I chose a one-act farce by George Bernard Shaw. In preparation I walked the stage floorboards imagining how my play would come to life. I could see how the actors would say their lines, how they would move, how it would all come together. And I could call the shots! I spent almost a week painstakingly laying out every detail.

My play had three characters and I cast classmates in two of the roles. For the male lead I chose one of my literature professors who also directed and acted in the college’s theater productions. Tom was tall and beanpole lean. He had silver grey hair that frizzled as it reached and refused to stay behind his ears. His long face was interrupted by a bushy grey mustache. Behind Woody Allen glasses his eyes were backlit with perpetual amusement. He was perfect for comedy, the perfect model for a cartoon character.

At the first rehearsal I told the cast and crew about my vision for the play and went over every line and movement for each character. They nodded and obediently and followed the script book I had prepared. They seemed subdued but I decided that they were concentrating on learning all the details of their parts. The next rehearsal went pretty much the same. I couldn’t put my finger on it but something was missing. Why weren’t they as on fire as I was?

After rehearsal Tom stayed to help put away the stage props. While we moved a Victorian couch and table offstage I puzzled out loud. “Something’s not right. It’s my play and I have to fix it but I don’t know how.” With his quirky smile he said simply, “Come to class tomorrow.”

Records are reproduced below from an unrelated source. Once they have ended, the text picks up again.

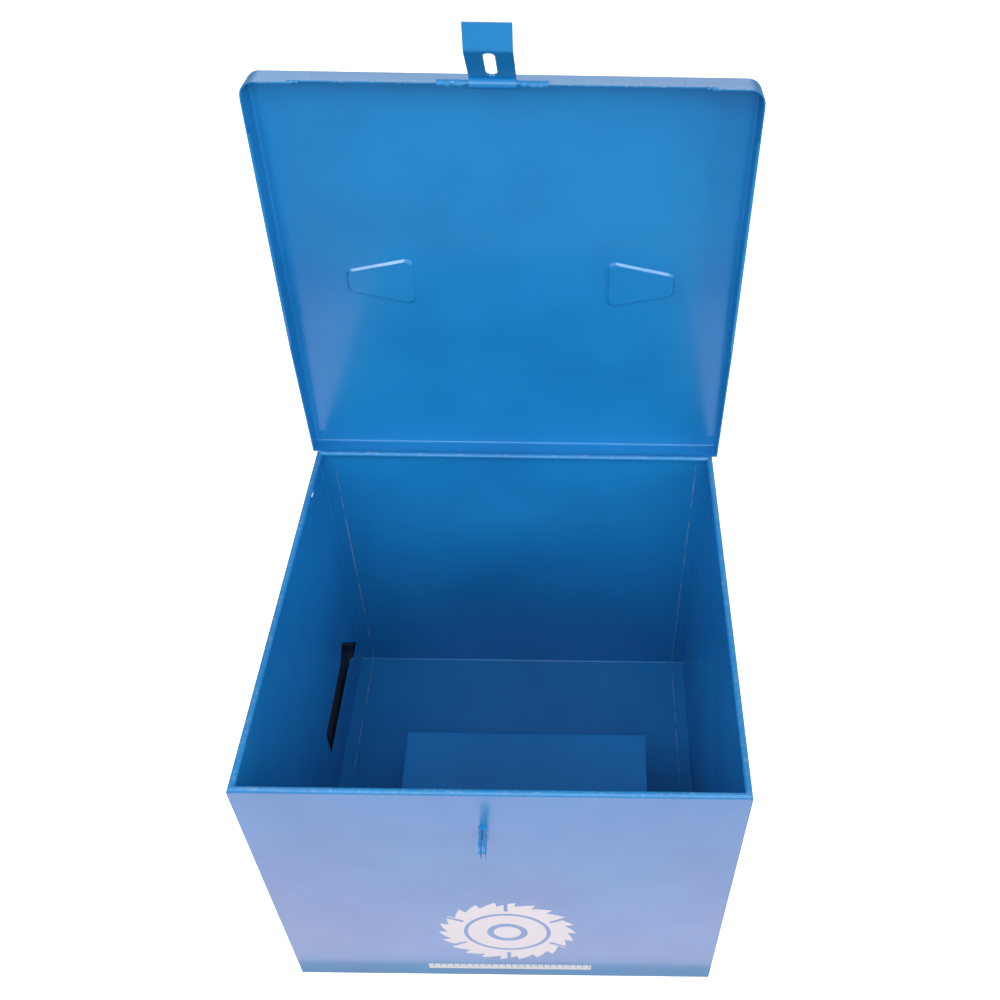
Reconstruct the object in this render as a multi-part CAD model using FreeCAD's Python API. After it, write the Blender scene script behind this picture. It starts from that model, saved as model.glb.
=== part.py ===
import FreeCAD, Part
import math
import os

V = FreeCAD.Vector
X = V(1, 0, 0)
Y = V(0, 1, 0)
Z = V(0, 0, 1)

# Sheet steel case for a portable circular saw: an open box, a lid hinged along the back,
# a hasp on the front of the lid, a padlock staple on the box and a bail handle on the lid.
# Millimetres. X runs to the right, Y to the back, Z up.
# The origin is the middle of the bottom face. The lid stands open in the rest position.

# Box
case_width = 320.0
case_depth = 302.0
case_height = 284.0
sheet = 0.9
wrap_bend = 2.7
rim_roll = 4.5
lap_width = 12.5
lap_bend = 1.8
lap_relief = 7.0
corner_relief = 2.4
overrun = 5.0
parallel_share = 0.999

# Hole for a hanging hook, high in the left side
side_hole_radius = 4.5
side_hole_drop = 12.5
side_hole_inset = 36.0

# Slot low in the left side, with its slanted wider end to the back
slot_back_gap = 7.0
slot_bottom = 47.0
slot_height = 33.0
slot_length = 72.0
slot_head_rise = 11.0
slot_head_drop = 12.0
slot_head_length = 16.0
slot_slant_run = 42.0
slot_heel = 17.0
slot_corner = 1.5

# Closed pocket over the slot, on the outside
pocket_margin = 6.0
pocket_back_margin = 4.0
pocket_depth = 16.0
pocket_taper = 7.0
pocket_corner = 5.0

# Raised shelf that the shoe of the saw stands on
shelf_width = 205.0
shelf_depth = 180.0
shelf_height = 64.0
shelf_left_gap = 68.0
shelf_sheet = 1.2
shelf_bend = 1.8
shelf_lip = 18.0
shelf_foot = 16.0

# Lid
lid_side_clearance = 4.1
lid_front_clearance = 2.1
lid_back_clearance = 2.5
lid_seat_gap = 0.3
lid_front_flange = 17.5
lid_side_flange = 21.0
lid_back_flange = 14.0
lid_tab_height = 20.5
lid_tab_length = 34.0
lid_corner = 10.0
lid_bend = 2.6
lid_hem = 8.0
lid_taper_length = 110.0
lid_open_angle = 92.5

# Pressed pockets in the lid for the ends of the handle
recess_depth = 1.8
recess_length = 49.0
recess_wide = 39.0
recess_narrow = 18.0
recess_spacing = 141.0
recess_draft = 1.4
recess_corner = 6.0

# Bail handle and the straps that hold it
bail_radius = 3.0
bail_reach = 46.0
bail_corner = 10.0
bail_foot_bend = 6.0
bail_leg_inset = 5.0
bail_end_length = 34.0
bail_fold_angle = 16.0
bail_clearance = 0.3
strap_sheet = 1.5
strap_width = 16.0
strap_wing = 9.0
strap_bend = 2.4

# Hinges
hinge_pin_radius = 2.0
hinge_bore_clearance = 0.1
hinge_sheet = 1.3
hinge_drop = 10.0
hinge_running_gap = 0.3
hinge_inset = 60.0
knuckle_length = 16.0
knuckle_gap = 0.4
hinge_leaf_height = 26.0
hinge_jog_angle = 60.0
hinge_bend = 2.0
pin_proud = 1.2

# Hasp, its rod and the staple
hasp_offset = -6.0
hasp_rod_radius = 2.0
hasp_rod_length = 70.0
hasp_bore_clearance = 0.1
hasp_sheet = 1.5
hasp_width = 29.5
hasp_wall_gap = 0.5
hasp_weld_gap = 0.05
hasp_reach = 38.0
hasp_tab_length = 16.5
hasp_tab_angle = 45.0
hasp_bend = 4.0
hasp_slot_start = 5.3
hasp_slot_length = 31.0
hasp_slot_width = 7.3
hasp_slot_round_share = 0.98
hasp_raised_angle = 45.0
hasp_notch_gap = 1.0
staple_drop = 39.0
staple_height = 13.5
staple_reach = 17.0
staple_sheet = 1.5
staple_slit = 1.4
staple_join = 2.0
staple_corner = 4.0
staple_eye_radius = 3.6
staple_eye_reach = 11.8

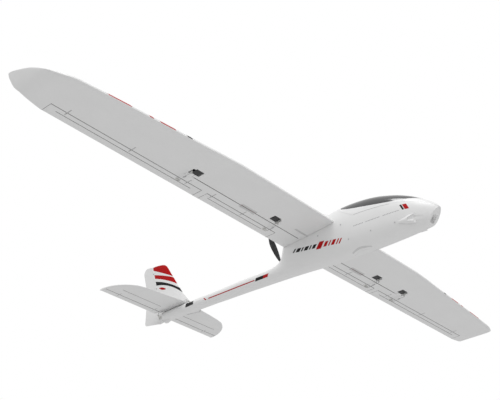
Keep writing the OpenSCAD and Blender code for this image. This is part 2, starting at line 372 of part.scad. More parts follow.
module horn_rudder() color(foam) rframe() translate([0, 0, 22]) difference() {
    union() { translate([-14, -4.9, -3.5]) cube([11, 4, 7]); linear_extrude(1.6, center = true) polygon([[-13, -4], [-4, -4], [2.2, -rud_r + 1], [1.6, -rud_r - 2.2], [-2, -rud_r - 2.4]]); }
    translate([0, -rud_r, 0]) cylinder(h = 6, r = rod_d / 2 + 0.75, center = true, $fn = 24); }

// elevator servo lies in the port side, its shaft to port
ESX = -430; ESZ = -52; EY = 24;
module servo_elevator() color(black) { translate([-450.8, 10.2, -57.8]) cube([26, 8.6, 12]); translate([ESX, 18.7, ESZ]) rotate([-90, 0, 0]) { cylinder(h = 4.2, r = 2.4, $fn = 32); cylinder(h = 6.3, r = 1.15, $fn = 24); } }
module arm_elevator() color(foam) translate([ESX, EY, ESZ]) rotate([90, 0, 0]) difference() {
    union() { cylinder(h = 1.8, r = 3, center = true, $fn = 32); translate([0, -arm_r, 0]) cylinder(h = 1.8, r = 1.9, center = true, $fn = 24);
        linear_extrude(1.8, center = true) polygon([[-2.6, 0], [2.6, 0], [1.7, -arm_r], [-1.7, -arm_r]]); }
    cylinder(h = 4, r = 1.2, center = true, $fn = 24); translate([0, -arm_r, 0]) cylinder(h = 4, r = rod_d / 2 + 0.05, center = true, $fn = 24); }
module rod_elevator() { dx = ESX - EX; dz = ESZ - TZ; L = norm([dx, dz]);
    color(steel) translate([EX, EY, TZ - arm_r]) rotate([0, -atan2(dz, dx), 0]) {
        translate([0, 3.2, 0]) rotate([0, 90, 0]) cylinder(h = L, r = rod_d / 2, $fn = 24);
        for (x = [0, L]) translate([x, x == 0 ? -1.4 : -1.7, 0]) rotate([-90, 0, 0]) cylinder(h = x == 0 ? 4.6 : 4.9, r = rod_d / 2, $fn = 24);
        for (x = [0, L]) translate([x, 3.2, 0]) sphere(rod_d / 2, $fn = 24);
        translate([L * 0.1, 3.2, 0]) rotate([0, 90, 0]) cylinder(h = 9, r = 1.9, $fn = 32); } }
module horn_elevator() color(foam) translate([EX, 24, TZ]) difference() {
    union() { translate([-12, -4, -2.9]) cube([10, 8, 1.7]); translate([0, 0.8, 0]) rotate([90, 0, 0]) linear_extrude(1.6) polygon([[-11.5, -2.5], [-3, -2.8], [2, -arm_r + 1.5], [1.5, -arm_r - 2], [-2, -arm_r - 2.2]]); }
    translate([0, 0, -arm_r]) rotate([90, 0, 0]) cylinder(h = 6, r = rod_d / 2 + 0.35, center = true, $fn = 24); }

// ---- motor and propeller, on the axis y = 0, z = 82 ----
module ax(x) translate([x, 0, 82]) rotate([0, 90, 0]) children();
module motor_mount() color(steel) difference() {
    union() { ax(-70.8) cylinder(h = 2.6, r = 14.5, $fn = 48); }
    ax(-75) cylinder(h = 12, r = 4.6, $fn = 32); for (a = [45:90:315]) translate([0, 9.5 * cos(a), 9.5 * sin(a)]) ax(-75) cylinder(h = 12, r = 1.55, $fn = 24); }
module motor_stator() color("goldenrod") difference() { union() { ax(-87) cylinder(h = 12, r = 10.4, $fn = 48); ax(-75) cylinder(h = 4.1, r = 12.5, $fn = 48); }
    ax(-90) cylinder(h = 40, r = 2.05, $fn = 32); for (a = [45:90:315]) translate([0, 9.5 * cos(a), 9.5 * sin(a)]) ax(-74) cylinder(h = 12, r = 1.25, $fn = 24); }
module motor_bell() color(black) difference() { union() { difference() { ax(-94) cylinder(h = 18, r = 14, $fn = 64); ax(-91) cylinder(h = 16, r = 10.9, $fn = 64); } ax(-112) cylinder(h = 38, r = 2, $fn = 32); ax(-94) cylinder(h = 4, r = 4.5, $fn = 32); }
    for (a = [30:60:330]) translate([0, 8.2 * cos(a), 8.2 * sin(a)]) ax(-95) cylinder(h = 5, r = 2, $fn = 24); }
module motor_screws() color(steel) for (a = [45:90:315]) translate([0, 9.5 * cos(a), 9.5 * sin(a)]) { ax(-73) cylinder(h = 12.4, r = 1.2, $fn = 24); ax(-62.9) cylinder(h = 2.3, r = 2.5, $fn = 24); }
module prop_adapter() color(steel) difference() { union() { ax(-108.6) cylinder(h = 10, r = 6, $fn = 48); ax(-124) cylinder(h = 16, r = 3, $fn = 32); } ax(-113) cylinder(h = 15, r = 2.03, $fn = 32); }
// blade rings: radius, chord, pitch angle, thickness
PB = [[5, 9, 58, 6], [13, 11, 52, 5], [24, 16.5, 42, 3.6], [36, 19.5, 33, 2.8], [50, 19.5, 26, 2.2], [64, 17, 21.5, 1.8], [76, 13.5, 18.5, 1.5], [84, 9.5, 17, 1.2], [87.6, 6, 16, 1], [89, 2.6, 16, 0.8]];
module blade() loft([for (r = [5, 9, 13, 18, 24, 30, 36, 43, 50, 57, 64, 70, 76, 80, 84, 87.6, 89]) let(c = cub(PB, r, 1), b = cub(PB, r, 2), t = cub(PB, r, 3), q = r * prop_r / 89)
    [for (p = [[0.5, 0], [0.3, 0.42], [0, 0.55], [-0.3, 0.42], [-0.5, 0.05], [-0.3, -0.22], [0, -0.3], [0.3, -0.25]]) let(y = p[0] * c, x = p[1] * t) [x * cos(b) - y * sin(b), x * sin(b) + y * cos(b) + 0.04 * (r - 5) - 0.0008 * r * r, -q]]]);
module propeller() color(black) translate([-113, 0, 82]) rotate([prop_rest, 0, 0]) difference() {
    union() { rotate([0, 90, 0]) cylinder(h = 8.4, r = 7.5, center = true, $fn = 48); scale([1, -1, 1]) blade(); rotate([180, 0, 0]) scale([1, -1, 1]) blade(); }
    rotate([0, 90, 0]) cylinder(h = 30, r = 3.04, center = true, $fn = 48); }
module prop_nut() color(steel) difference() { union() { ax(-121) cylinder(h = 3.7, r = 5.6, $fn = 6); ax(-121) rotate([180, 0, 0]) cylinder(h = 5.5, r1 = 4.6, r2 = 1.6, $fn = 48); } ax(-124.1) cylinder(h = 16, r = 3.04, $fn = 32); }

// ---- equipment inside the pod ----
module battery_tray() color("burlywood") difference() { intersection() { translate([150, -30, -96]) cube([250, 60, 2]); body_solid(wall + 0.05, 24, 130, 420); } for (x = [250, 350], s = [-1, 1]) translate([x, s * 21 - 1.3, -100]) cube([16.6, 2.6, 10]); }
module battery() color(red) translate([262, -bat_w / 2, -93.9]) cube([bat_l, bat_w, bat_h]);
module battery_strap() color(black) translate([306, 0, -94]) difference() { translate([0, -bat_w / 2 - 1.4, 0.1]) cube([16, bat_w + 2.8, bat_h + 1.4]); translate([-1, -bat_w / 2 - 0.1, -1]) cube([18, bat_w + 0.2, bat_h + 1.2]); }
module esc() color("darkslategray") translate([155, -13, -93.9]) cube([48, 26, 9]);
module receiver() color("darkslategray") translate([211, -12, -93.9]) cube([42, 24, 14]);
module servo_leads() color(black) for (s = [-1, 1]) scale([1, s, 1]) panel() translate([28.1, 34, 0.4]) cube([1, 436, 1.2]);

// screws through the sides of the pod: x, z
BS = [[187, -18], [100, -18], [209, -73], [284, -75], [362, -80]];
function side_y(x, z) = let(w = cub(FS, x, 1), zm = cub(FS, x, 3), n = z > zm ? cub(FS, x, 5) : cub(FS, x, 6), h = z > zm ? cub(FS, x, 2) - zm : zm - cub(FS, x, 4)) w * pow(1 - pow(abs(z - zm) / h, n), 1 / n);
module body_screws() color(steel) for (s = [-1, 1], p = BS) translate([p[0], s * (side_y(p[0], p[1]) + 0.4), p[1]]) rotate([s < 0 ? 90 : -90, 0, 0]) cylinder(h = 1, r = 1.7, $fn = 24);
module tail_screws() color(steel) for (x = [-534, -490]) translate([x, 0, -36.6]) cylinder(h = 28, r = 1.25, $fn = 24);

// ---- drawing ----
place() fuselage_shell();
place() motor_pylon();
place() canopy_hatch();
place() canopy_window();
place() hatch_latch();
place() hatch_magnets();
place() wing_right();
place() wing_left();
place() wing_spar_tube();
place() wing_hinges();
place() aileron_right();
place() aileron_left();
place() flap_right();
place() flap_left();
place() stabiliser();
place() fin();
place() elevator();
place() elevator_joiner();
place() rudder();
place() tail_hinges();
place() servo_aileron_right();
place() servo_aileron_left();
place() servo_flap_right();
place() servo_flap_left();
place() servo_rudder();
place() servo_elevator();
place() arm_aileron_right();
place() arm_aileron_left();
place() arm_flap_right();
place() arm_flap_left();
place() arm_rudder();
place() arm_elevator();
place() rod_aileron_right();
place() rod_aileron_left();
place() rod_flap_right();
place() rod_flap_left();
place() rod_rudder();
place() rod_elevator();
place() horn_aileron_right();
place() horn_aileron_left();
place() horn_flap_right();
place() horn_flap_left();
place() horn_rudder();
place() horn_elevator();
place() motor_mount();
place() motor_stator();
place() motor_bell();
place() motor_screws();
place() prop_adapter();
place() propeller();
place() prop_nut();
place() esc();
place() battery_tray();
place() battery();
place() battery_strap();
place() receiver();
place() servo_leads();
place() body_screws();
place() tail_screws();
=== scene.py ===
import math
import bpy
import numpy as np
from mathutils import Matrix, Vector


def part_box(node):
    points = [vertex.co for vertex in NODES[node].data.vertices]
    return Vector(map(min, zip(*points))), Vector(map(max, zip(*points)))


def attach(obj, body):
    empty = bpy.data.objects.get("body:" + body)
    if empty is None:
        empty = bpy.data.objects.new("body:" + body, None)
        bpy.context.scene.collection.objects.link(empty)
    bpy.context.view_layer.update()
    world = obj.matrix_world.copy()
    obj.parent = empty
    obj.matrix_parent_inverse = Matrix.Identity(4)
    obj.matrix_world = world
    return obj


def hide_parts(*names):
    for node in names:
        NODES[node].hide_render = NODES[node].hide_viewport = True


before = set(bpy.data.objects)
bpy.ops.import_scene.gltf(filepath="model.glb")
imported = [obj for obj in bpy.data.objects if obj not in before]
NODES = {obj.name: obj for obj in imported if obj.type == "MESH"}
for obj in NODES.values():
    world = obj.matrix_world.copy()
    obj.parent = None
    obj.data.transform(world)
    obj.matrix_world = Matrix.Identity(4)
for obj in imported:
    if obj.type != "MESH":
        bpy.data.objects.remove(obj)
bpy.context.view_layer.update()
# part drawing frame (mm) -> row frame (mm)
OX, OZ = 99.5, 110.2


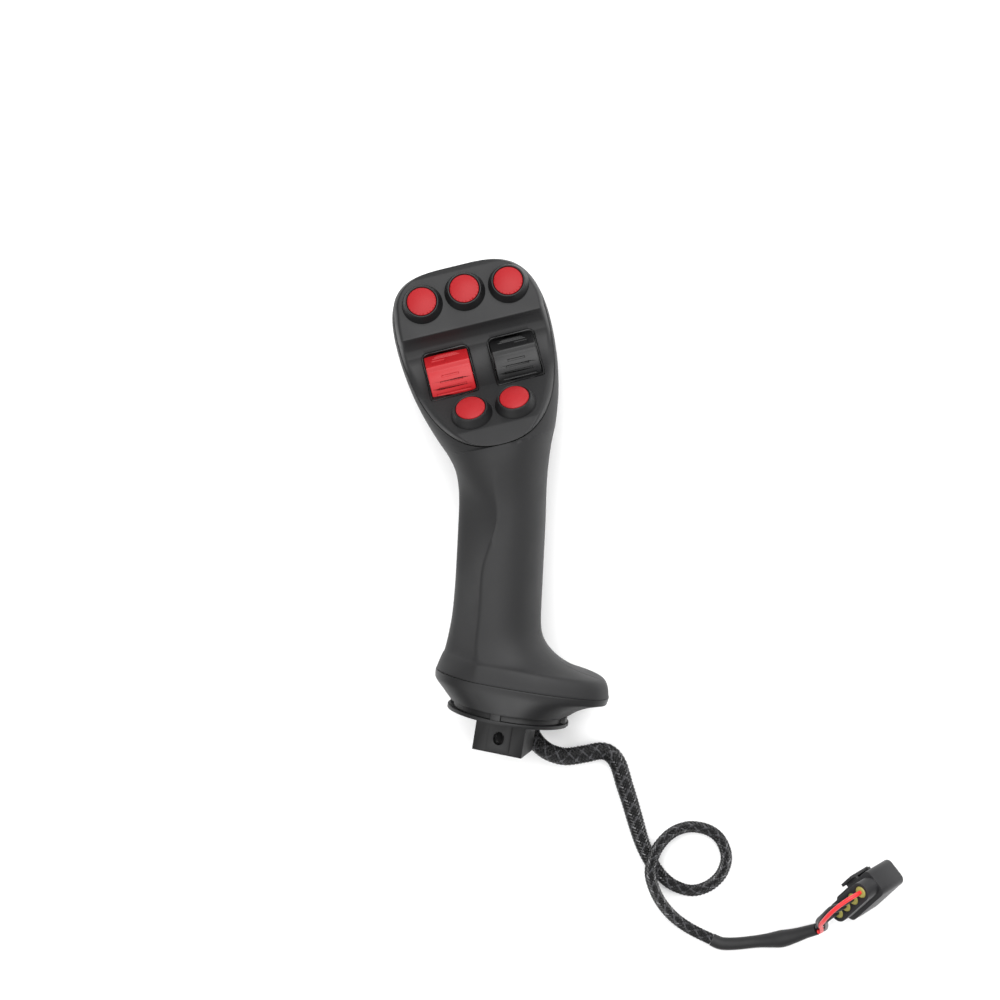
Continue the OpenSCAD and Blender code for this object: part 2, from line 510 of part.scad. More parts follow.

Instead of taking notes I watched Tom closely in class the next day. He was teaching James Joyce, one of his passions, and he knew the work inside and out. Yet for the first time I noticed how little he spoke about himself or used the word “I.”

He asked  questions. When he made comments he referred to “we” – himself and us, the class. He encouraged two or three points of view about the meanings of specific passages or literary techniques. He joked about the obscure. He made complicated Joyce seem easy.

It was a slow revelation but finally it came to me. Tom wasn’t trying to lead or direct us. He was aiming for cooperation. He was staying behind the scenes; that was how he made space for us to join him.

At the next rehearsal I put aside the script book and started asking questions and exploring alternatives to the details I had laid out. The cast and crew suggested improvements that I had never considered and we incorporated them into the production. I joked about the costume pieces we hadn’t found yet and the sound cue glitches.

Like Tom in class, I tried to talk in terms of WE instead of me. Soon we found space for everyone’s enthusiasm. And when the curtain went up on opening night, we all knew that we had created something none of us could have created alone.

Tom had taught me the most important word in the language of cooperative leadership: WE. When I’ve failed to achieve cooperation with others, it’s usually because I haven’t intentionally brought out the WE within me.

Sometimes we as individual Rotarians can become so attached to a project or service activity that we do it all ourselves, rather than set a stage that allows our club members, our community or our global partners to play a role. Or we get so focused on working out the details that we overlook the points of view of others. And when a project is run by one of us for years and years, we can easily lose sight of the WE within us.

In Rotary, leadership truly is “cooperaship.” It brings out our best selves in service to others, and makes space for others to do the same. As we approach a new Rotary year, we have an opportunity to begin again – and to find that WE in each of us that can do so much collective good in the world.

Sincerely,

(soon to be) PDG Elizabeth

Ways for Us to Find the WE in Me

Listen for the WE (or lack of it): At your next business, sales or civic organization meeting, listen for evidence of cooperation. Do people speak in terms of I and you, or do they build cooperation? Are they intentionally, inclusively using WE? I recently attended a fundraising meeting conducted by the board of a not-for-profit. The board chairman addressed the organization’s members as “you” and referred to the board as “WE.” The result was more passive resistance than cooperation from the members. It made me wonder how much more effective his fundraising efforts would have been if he had included the organization’s members in his use of ‘WE.”

Practice thinking in terms of WE:  Consider trying to find the WE in daily internactions with others by intentionally substituting WE for I.  An interim step is simply to phrase your thougths without using the word “I” and gradually move to WE. Try it in a low-risk situation first – with a friend, a cashier, or with a customer service representative – and explore the results.

Examine the WE within Me in club projects: Have you run a club project for multiple years? Consider passing on your expertise to another club member.  Make space for them in the project by speaking in terms of an inclusive WE – and respond to others’use of “I” by using “WE.”  Watch what happens over time to your interactions with others and the impact it has on the project.